_WHAT IS EXPECTED_: Write out the whole listing exactly as it stands.

Records that describe objects
※ ※ ※
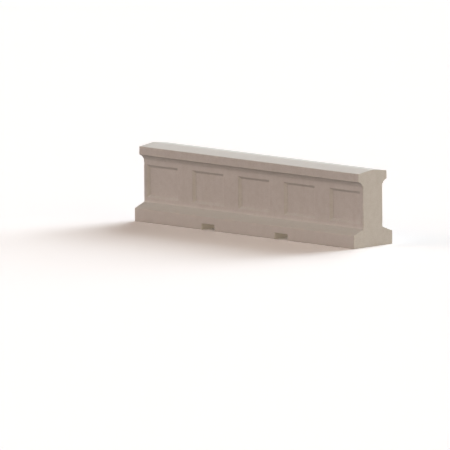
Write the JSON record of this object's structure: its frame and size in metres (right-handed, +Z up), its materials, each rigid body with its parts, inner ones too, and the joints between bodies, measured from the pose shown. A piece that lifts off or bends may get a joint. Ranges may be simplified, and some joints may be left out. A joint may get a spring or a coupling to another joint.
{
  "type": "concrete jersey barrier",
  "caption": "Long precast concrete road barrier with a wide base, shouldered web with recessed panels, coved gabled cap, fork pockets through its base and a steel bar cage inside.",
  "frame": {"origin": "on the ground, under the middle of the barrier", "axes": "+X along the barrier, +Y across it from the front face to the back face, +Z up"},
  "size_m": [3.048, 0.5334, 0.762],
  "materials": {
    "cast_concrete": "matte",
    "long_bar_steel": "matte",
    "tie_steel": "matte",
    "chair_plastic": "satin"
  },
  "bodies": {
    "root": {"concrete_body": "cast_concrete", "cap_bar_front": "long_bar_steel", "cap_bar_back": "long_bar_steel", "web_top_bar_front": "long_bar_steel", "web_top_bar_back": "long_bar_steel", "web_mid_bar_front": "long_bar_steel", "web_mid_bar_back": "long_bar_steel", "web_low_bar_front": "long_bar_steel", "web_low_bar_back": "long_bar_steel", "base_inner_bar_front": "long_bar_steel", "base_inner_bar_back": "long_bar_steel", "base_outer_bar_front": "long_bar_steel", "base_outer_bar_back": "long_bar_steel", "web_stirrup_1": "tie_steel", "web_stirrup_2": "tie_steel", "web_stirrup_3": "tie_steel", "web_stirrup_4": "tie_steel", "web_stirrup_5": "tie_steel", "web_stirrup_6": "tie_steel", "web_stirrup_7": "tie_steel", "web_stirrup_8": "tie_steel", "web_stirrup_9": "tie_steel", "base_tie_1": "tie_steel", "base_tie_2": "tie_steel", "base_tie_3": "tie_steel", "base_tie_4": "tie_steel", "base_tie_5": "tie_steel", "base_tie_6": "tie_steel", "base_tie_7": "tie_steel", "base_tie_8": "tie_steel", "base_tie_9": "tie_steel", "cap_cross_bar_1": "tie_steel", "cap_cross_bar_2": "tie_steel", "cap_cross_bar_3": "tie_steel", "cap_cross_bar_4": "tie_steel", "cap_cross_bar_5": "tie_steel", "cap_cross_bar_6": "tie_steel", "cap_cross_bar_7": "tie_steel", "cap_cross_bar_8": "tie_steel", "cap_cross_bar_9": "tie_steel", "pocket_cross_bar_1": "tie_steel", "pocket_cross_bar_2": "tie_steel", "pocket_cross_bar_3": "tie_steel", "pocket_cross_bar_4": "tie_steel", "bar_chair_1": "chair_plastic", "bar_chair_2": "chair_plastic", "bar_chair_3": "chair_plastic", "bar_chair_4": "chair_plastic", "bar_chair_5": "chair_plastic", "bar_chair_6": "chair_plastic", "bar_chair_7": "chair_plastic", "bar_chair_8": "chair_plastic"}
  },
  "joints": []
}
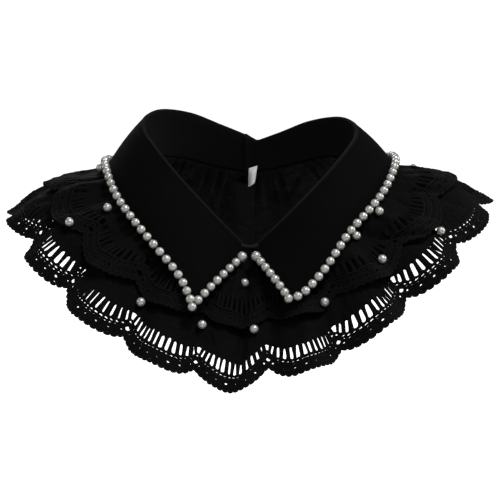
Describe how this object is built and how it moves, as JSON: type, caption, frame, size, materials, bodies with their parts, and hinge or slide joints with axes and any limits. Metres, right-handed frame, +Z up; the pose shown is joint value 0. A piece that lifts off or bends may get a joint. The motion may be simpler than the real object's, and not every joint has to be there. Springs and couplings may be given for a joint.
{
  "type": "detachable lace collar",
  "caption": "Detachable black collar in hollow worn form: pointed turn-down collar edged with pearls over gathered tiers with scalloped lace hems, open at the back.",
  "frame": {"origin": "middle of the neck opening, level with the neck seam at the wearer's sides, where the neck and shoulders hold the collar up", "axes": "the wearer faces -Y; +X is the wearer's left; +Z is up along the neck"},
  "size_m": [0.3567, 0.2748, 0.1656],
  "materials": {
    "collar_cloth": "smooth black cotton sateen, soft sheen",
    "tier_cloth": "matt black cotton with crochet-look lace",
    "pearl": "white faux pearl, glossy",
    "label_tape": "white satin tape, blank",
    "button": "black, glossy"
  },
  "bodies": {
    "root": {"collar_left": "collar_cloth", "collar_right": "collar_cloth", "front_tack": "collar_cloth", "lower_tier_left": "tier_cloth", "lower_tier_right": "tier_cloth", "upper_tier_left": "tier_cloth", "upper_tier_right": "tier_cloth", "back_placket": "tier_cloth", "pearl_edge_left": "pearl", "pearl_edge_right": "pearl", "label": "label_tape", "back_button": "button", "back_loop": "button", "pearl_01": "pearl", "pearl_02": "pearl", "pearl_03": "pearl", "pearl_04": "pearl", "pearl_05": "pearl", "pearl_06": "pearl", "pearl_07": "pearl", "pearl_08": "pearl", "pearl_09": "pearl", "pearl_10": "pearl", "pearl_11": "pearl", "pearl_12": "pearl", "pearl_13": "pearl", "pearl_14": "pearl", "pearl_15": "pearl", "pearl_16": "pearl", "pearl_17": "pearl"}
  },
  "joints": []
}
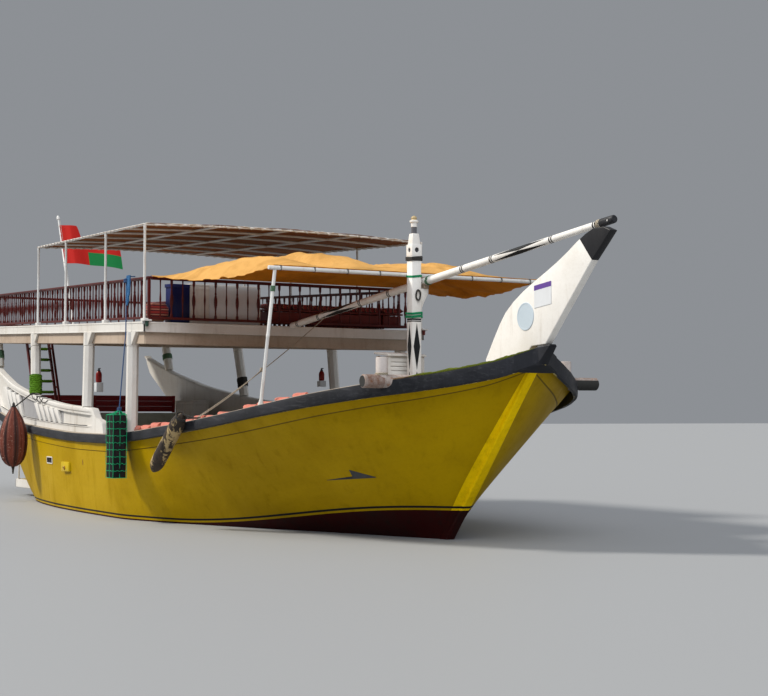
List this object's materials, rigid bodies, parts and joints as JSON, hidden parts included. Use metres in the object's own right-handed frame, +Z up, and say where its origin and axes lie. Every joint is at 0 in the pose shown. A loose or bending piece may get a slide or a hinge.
※ ※ ※
_THE ANSWER_:
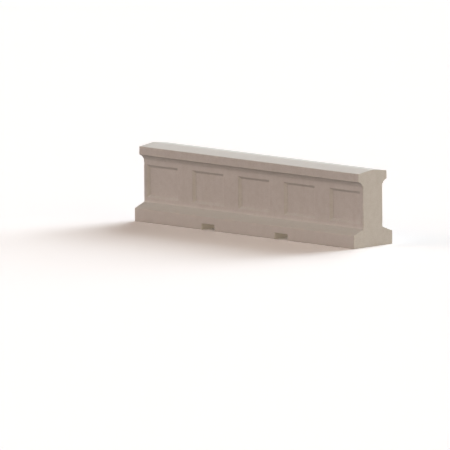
Write the JSON record of this object's structure: its frame and size in metres (right-handed, +Z up), its materials, each rigid body with its parts, inner ones too, and the joints between bodies, measured from the pose shown. A piece that lifts off or bends may get a joint. Ranges may be simplified, and some joints may be left out. A joint may get a spring or a coupling to another joint.
{
  "type": "concrete jersey barrier",
  "caption": "Long precast concrete road barrier with a wide base, shouldered web with recessed panels, coved gabled cap, fork pockets through its base and a steel bar cage inside.",
  "frame": {"origin": "on the ground, under the middle of the barrier", "axes": "+X along the barrier, +Y across it from the front face to the back face, +Z up"},
  "size_m": [3.048, 0.5334, 0.762],
  "materials": {
    "cast_concrete": "matte",
    "long_bar_steel": "matte",
    "tie_steel": "matte",
    "chair_plastic": "satin"
  },
  "bodies": {
    "root": {"concrete_body": "cast_concrete", "cap_bar_front": "long_bar_steel", "cap_bar_back": "long_bar_steel", "web_top_bar_front": "long_bar_steel", "web_top_bar_back": "long_bar_steel", "web_mid_bar_front": "long_bar_steel", "web_mid_bar_back": "long_bar_steel", "web_low_bar_front": "long_bar_steel", "web_low_bar_back": "long_bar_steel", "base_inner_bar_front": "long_bar_steel", "base_inner_bar_back": "long_bar_steel", "base_outer_bar_front": "long_bar_steel", "base_outer_bar_back": "long_bar_steel", "web_stirrup_1": "tie_steel", "web_stirrup_2": "tie_steel", "web_stirrup_3": "tie_steel", "web_stirrup_4": "tie_steel", "web_stirrup_5": "tie_steel", "web_stirrup_6": "tie_steel", "web_stirrup_7": "tie_steel", "web_stirrup_8": "tie_steel", "web_stirrup_9": "tie_steel", "base_tie_1": "tie_steel", "base_tie_2": "tie_steel", "base_tie_3": "tie_steel", "base_tie_4": "tie_steel", "base_tie_5": "tie_steel", "base_tie_6": "tie_steel", "base_tie_7": "tie_steel", "base_tie_8": "tie_steel", "base_tie_9": "tie_steel", "cap_cross_bar_1": "tie_steel", "cap_cross_bar_2": "tie_steel", "cap_cross_bar_3": "tie_steel", "cap_cross_bar_4": "tie_steel", "cap_cross_bar_5": "tie_steel", "cap_cross_bar_6": "tie_steel", "cap_cross_bar_7": "tie_steel", "cap_cross_bar_8": "tie_steel", "cap_cross_bar_9": "tie_steel", "pocket_cross_bar_1": "tie_steel", "pocket_cross_bar_2": "tie_steel", "pocket_cross_bar_3": "tie_steel", "pocket_cross_bar_4": "tie_steel", "bar_chair_1": "chair_plastic", "bar_chair_2": "chair_plastic", "bar_chair_3": "chair_plastic", "bar_chair_4": "chair_plastic", "bar_chair_5": "chair_plastic", "bar_chair_6": "chair_plastic", "bar_chair_7": "chair_plastic", "bar_chair_8": "chair_plastic"}
  },
  "joints": []
}
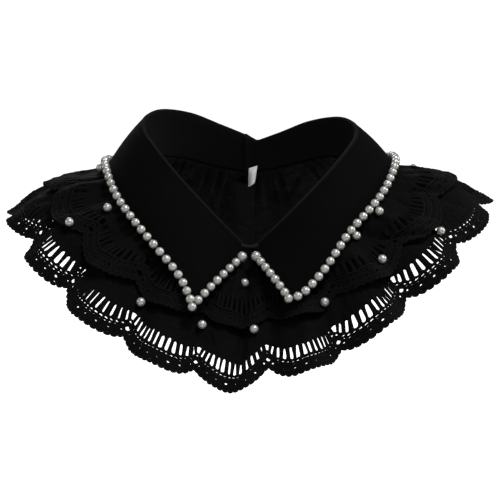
Describe how this object is built and how it moves, as JSON: type, caption, frame, size, materials, bodies with their parts, and hinge or slide joints with axes and any limits. Metres, right-handed frame, +Z up; the pose shown is joint value 0. A piece that lifts off or bends may get a joint. The motion may be simpler than the real object's, and not every joint has to be there. Springs and couplings may be given for a joint.
{
  "type": "detachable lace collar",
  "caption": "Detachable black collar in hollow worn form: pointed turn-down collar edged with pearls over gathered tiers with scalloped lace hems, open at the back.",
  "frame": {"origin": "middle of the neck opening, level with the neck seam at the wearer's sides, where the neck and shoulders hold the collar up", "axes": "the wearer faces -Y; +X is the wearer's left; +Z is up along the neck"},
  "size_m": [0.3567, 0.2748, 0.1656],
  "materials": {
    "collar_cloth": "smooth black cotton sateen, soft sheen",
    "tier_cloth": "matt black cotton with crochet-look lace",
    "pearl": "white faux pearl, glossy",
    "label_tape": "white satin tape, blank",
    "button": "black, glossy"
  },
  "bodies": {
    "root": {"collar_left": "collar_cloth", "collar_right": "collar_cloth", "front_tack": "collar_cloth", "lower_tier_left": "tier_cloth", "lower_tier_right": "tier_cloth", "upper_tier_left": "tier_cloth", "upper_tier_right": "tier_cloth", "back_placket": "tier_cloth", "pearl_edge_left": "pearl", "pearl_edge_right": "pearl", "label": "label_tape", "back_button": "button", "back_loop": "button", "pearl_01": "pearl", "pearl_02": "pearl", "pearl_03": "pearl", "pearl_04": "pearl", "pearl_05": "pearl", "pearl_06": "pearl", "pearl_07": "pearl", "pearl_08": "pearl", "pearl_09": "pearl", "pearl_10": "pearl", "pearl_11": "pearl", "pearl_12": "pearl", "pearl_13": "pearl", "pearl_14": "pearl", "pearl_15": "pearl", "pearl_16": "pearl", "pearl_17": "pearl"}
  },
  "joints": []
}
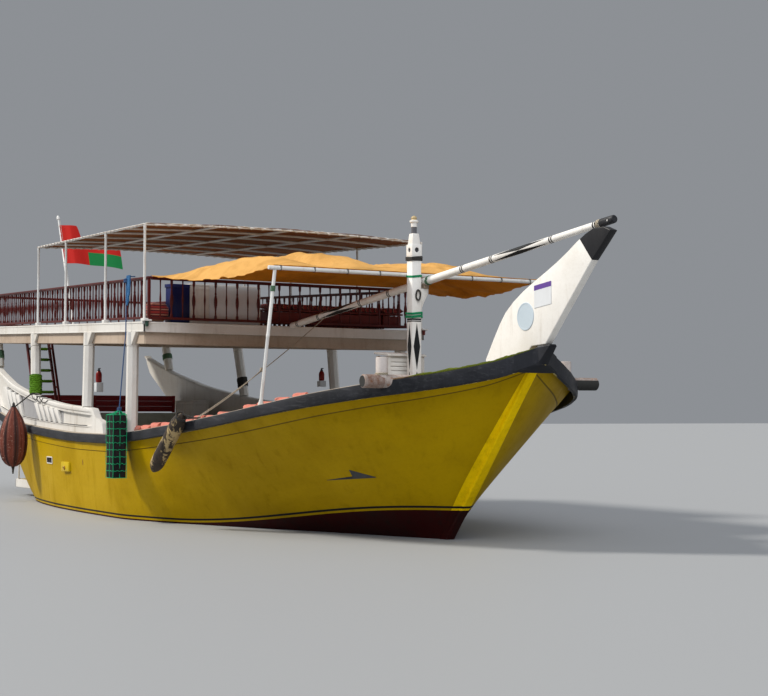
List this object's materials, rigid bodies, parts and joints as JSON, hidden parts included. Use metres in the object's own right-handed frame, +Z up, and say where its origin and axes lie. Every joint is at 0 in the pose shown. A loose or bending piece may get a slide or a hinge.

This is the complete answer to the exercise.